What sets this apart from the standard isekai template is that Yuuya can go back. A time dilation effect keeps his absences covered, and he walks between worlds at will. In the fantasy world, he hunts monsters in the forbidden forest, saves a princess from assassins, and operates as an utter force of nature that the locals are entirely unequipped to understand. Back in the real world, he returns to high school, transformed. Where he left a short, overweight shut-in who was bullied by everyone around him, he comes back tall, muscular, and possessed of a charisma stat. He's suddenly the best at everything: athletic, striking, effortlessly capable. It's maximum-wattage power fantasy operating in two different genres at once.

The premise in motion

Yuuya is a Mary Sue protagonist without apology, and the series doesn't pretend otherwise. He gets everything immediately because the portal dropped him in the right place. The sage's weapons were already there. The magic was already there. His transformation in the real world follows automatically from his stats. The series doesn't try to build toward this. It just starts there.

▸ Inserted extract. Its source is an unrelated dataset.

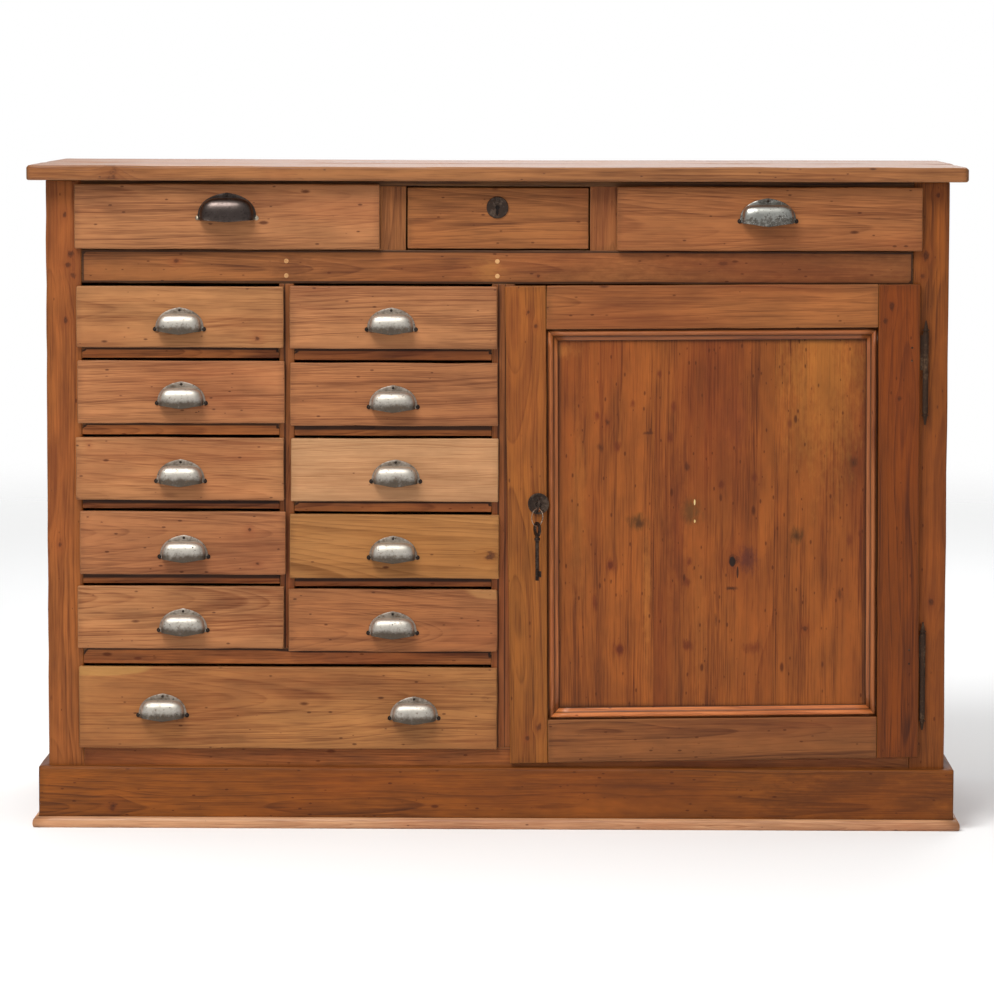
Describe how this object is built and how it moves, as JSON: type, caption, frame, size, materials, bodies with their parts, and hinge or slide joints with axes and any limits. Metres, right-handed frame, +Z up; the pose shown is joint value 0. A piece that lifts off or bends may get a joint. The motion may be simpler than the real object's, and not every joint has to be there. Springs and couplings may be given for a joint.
{
  "type": "seed storage cabinet",
  "caption": "Floor-standing pine cabinet: three drawers over two columns of small drawers, a wide drawer and a cupboard with a framed, lockable door; cup pulls, plinth.",
  "frame": {"origin": "centre of the bounding box, on the floor", "axes": "+X to the viewer's right along the front, +Y to the back, +Z up"},
  "size_m": [1.373, 0.5282, 0.9762],
  "materials": {
    "carcass_pine": "waxed, worn",
    "inner_pine": "bare, aged",
    "top_pine": "waxed, worn",
    "plinth_pine": "waxed, worn",
    "bead_pine": "waxed",
    "door_pine": "waxed, worn",
    "drawer_pine": "waxed, worn",
    "dark_iron": "blackened",
    "lock_iron": "dark, worn",
    "key_steel": "dark, worn",
    "ring_steel": "worn",
    "bronze_pull": "dark bronze patina",
    "pitted_iron_pull": "pitted, worn bright",
    "worn_steel_pull": "worn, half bright"
  },
  "bodies": {
    "carcass": {"top_boards": "top_pine", "side_left": "carcass_pine", "side_right": "carcass_pine", "front_stile_left": "carcass_pine", "front_stile_right": "carcass_pine", "back_boards": "inner_pine", "face_rails": "carcass_pine", "frieze_dividers": "carcass_pine", "column_divider": "carcass_pine", "drawer_rails": "carcass_pine", "centre_stile": "carcass_pine", "partitions": "inner_pine", "drawer_runners": "inner_pine", "bottom_rail": "carcass_pine", "floor_board": "inner_pine", "dust_board": "inner_pine", "cupboard_shelf": "inner_pine", "plinth_boards": "plinth_pine", "plinth_bead": "bead_pine", "hinge_post_leaves": "dark_iron"},
    "drawer_left_1": {"drawer_left_1": "drawer_pine", "pull_left_1": "worn_steel_pull"},
    "drawer_right_1": {"drawer_right_1": "drawer_pine", "pull_right_1": "worn_steel_pull"},
    "drawer_left_2": {"drawer_left_2": "drawer_pine", "pull_left_2": "worn_steel_pull"},
    "drawer_right_2": {"drawer_right_2": "drawer_pine", "pull_right_2": "worn_steel_pull"},
    "drawer_left_3": {"drawer_left_3": "drawer_pine", "pull_left_3": "worn_steel_pull"},
    "drawer_right_3": {"drawer_right_3": "drawer_pine", "pull_right_3": "worn_steel_pull"},
    "drawer_left_4": {"drawer_left_4": "drawer_pine", "pull_left_4": "worn_steel_pull"},
    "drawer_right_4": {"drawer_right_4": "drawer_pine", "pull_right_4": "worn_steel_pull"},
    "drawer_left_5": {"drawer_left_5": "drawer_pine", "pull_left_5": "worn_steel_pull"},
    "drawer_right_5": {"drawer_right_5": "drawer_pine", "pull_right_5": "worn_steel_pull"},
    "bottom_drawer": {"bottom_drawer": "drawer_pine", "pulls_bottom": "worn_steel_pull"},
    "top_drawer_left": {"top_drawer_left": "drawer_pine", "pull_top_left": "bronze_pull"},
    "top_drawer_right": {"top_drawer_right": "drawer_pine", "pull_top_right": "pitted_iron_pull"},
    "top_drawer_centre": {"top_drawer_centre": "drawer_pine", "drawer_lock": "lock_iron"},
    "door": {"door_lock_stile": "door_pine", "door_hinge_stile": "door_pine", "door_rails": "door_pine", "door_panel": "door_pine", "door_moulding": "door_pine", "hinge_door_leaves": "dark_iron", "door_lock": "lock_iron"},
    "door_lock_bolt": {"door_lock_bolt": "lock_iron"},
    "door_key": {"door_key": "key_steel"},
    "key_ring": {"key_ring": "ring_steel"},
    "spare_key": {"spare_key": "key_steel"},
    "drawer_lock_bolt": {"drawer_lock_bolt": "lock_iron"}
  },
  "joints": [
    {"name": "drawer_left_1_slide", "type": "slide", "parent": "carcass", "child": "drawer_left_1", "axis": [0, -1, 0], "range_m": [0, 0.32]},
    {"name": "drawer_right_1_slide", "type": "slide", "parent": "carcass", "child": "drawer_right_1", "axis": [0, -1, 0], "range_m": [0, 0.32]},
    {"name": "drawer_left_2_slide", "type": "slide", "parent": "carcass", "child": "drawer_left_2", "axis": [0, -1, 0], "range_m": [0, 0.32]},
    {"name": "drawer_right_2_slide", "type": "slide", "parent": "carcass", "child": "drawer_right_2", "axis": [0, -1, 0], "range_m": [0, 0.32]},
    {"name": "drawer_left_3_slide", "type": "slide", "parent": "carcass", "child": "drawer_left_3", "axis": [0, -1, 0], "range_m": [0, 0.32]},
    {"name": "drawer_right_3_slide", "type": "slide", "parent": "carcass", "child": "drawer_right_3", "axis": [0, -1, 0], "range_m": [0, 0.32]},
    {"name": "drawer_left_4_slide", "type": "slide", "parent": "carcass", "child": "drawer_left_4", "axis": [0, -1, 0], "range_m": [0, 0.32]},
    {"name": "drawer_right_4_slide", "type": "slide", "parent": "carcass", "child": "drawer_right_4", "axis": [0, -1, 0], "range_m": [0, 0.32]},
    {"name": "drawer_left_5_slide", "type": "slide", "parent": "carcass", "child": "drawer_left_5", "axis": [0, -1, 0], "range_m": [0, 0.32]},
    {"name": "drawer_right_5_slide", "type": "slide", "parent": "carcass", "child": "drawer_right_5", "axis": [0, -1, 0], "range_m": [0, 0.32]},
    {"name": "bottom_drawer_slide", "type": "slide", "parent": "carcass", "child": "bottom_drawer", "axis": [0, -1, 0], "range_m": [0, 0.32]},
    {"name": "top_drawer_left_slide", "type": "slide", "parent": "carcass", "child": "top_drawer_left", "axis": [0, -1, 0], "range_m": [0, 0.32]},
    {"name": "top_drawer_right_slide", "type": "slide", "parent": "carcass", "child": "top_drawer_right", "axis": [0, -1, 0], "range_m": [0, 0.32]},
    {"name": "top_drawer_centre_slide", "type": "slide", "parent": "carcass", "child": "top_drawer_centre", "axis": [0, -1, 0], "range_m": [0, 0.32]},
    {"name": "cupboard_door_hinge", "type": "hinge", "parent": "carcass", "child": "door", "pos_m": [0.6278, -0.2215, 0.45], "axis": [0, 0, 1], "range_deg": [0, 165]},
    {"name": "door_key_turn", "type": "hinge", "parent": "door", "child": "door_key", "pos_m": [0.0619, -0.2264, 0.4816], "axis": [0, -1, 0], "range_deg": [0, 360]},
    {"name": "door_lock_bolt_slide", "type": "slide", "parent": "door", "child": "door_lock_bolt", "axis": [-1, 0, 0], "range_m": [0, 0.009]},
    {"name": "key_ring_swing", "type": "hinge", "parent": "door_key", "child": "key_ring", "pos_m": [0.05992, -0.2529, 0.47185], "axis": [0, 1, 0], "range_deg": [-30, 30]},
    {"name": "spare_key_swing", "type": "hinge", "parent": "key_ring", "child": "spare_key", "pos_m": [0.06023, -0.2529, 0.45157], "axis": [0.6428, 0.766, 0], "range_deg": [-60, 18]},
    {"name": "drawer_lock_bolt_slide", "type": "slide", "parent": "top_drawer_centre", "child": "drawer_lock_bolt", "axis": [0, 0, 1], "range_m": [0, 0.006]}
  ],
  "couplings": [
    {"joint": "door_key_turn", "follows": "door_lock_bolt_slide", "rad_per_m": 698.12}
  ]
}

What's fun is watching the same character exist across both settings. In the fantasy world, he's a mysterious overpowered stranger that royalty and knights alike struggle to comprehend. Back in the real world, his old clothes don't fit anymore, so he goes to the mall to buy new ones, and people notice him, because his charisma stat now makes him visibly extraordinary even in a shopping center. A modeling agency recruiter spots him. None of this goes anywhere quickly, but the comedy of the situation lands: the same person who couldn't get anyone to look at him before now can't walk through a mall unnoticed, and he's completely oblivious to why.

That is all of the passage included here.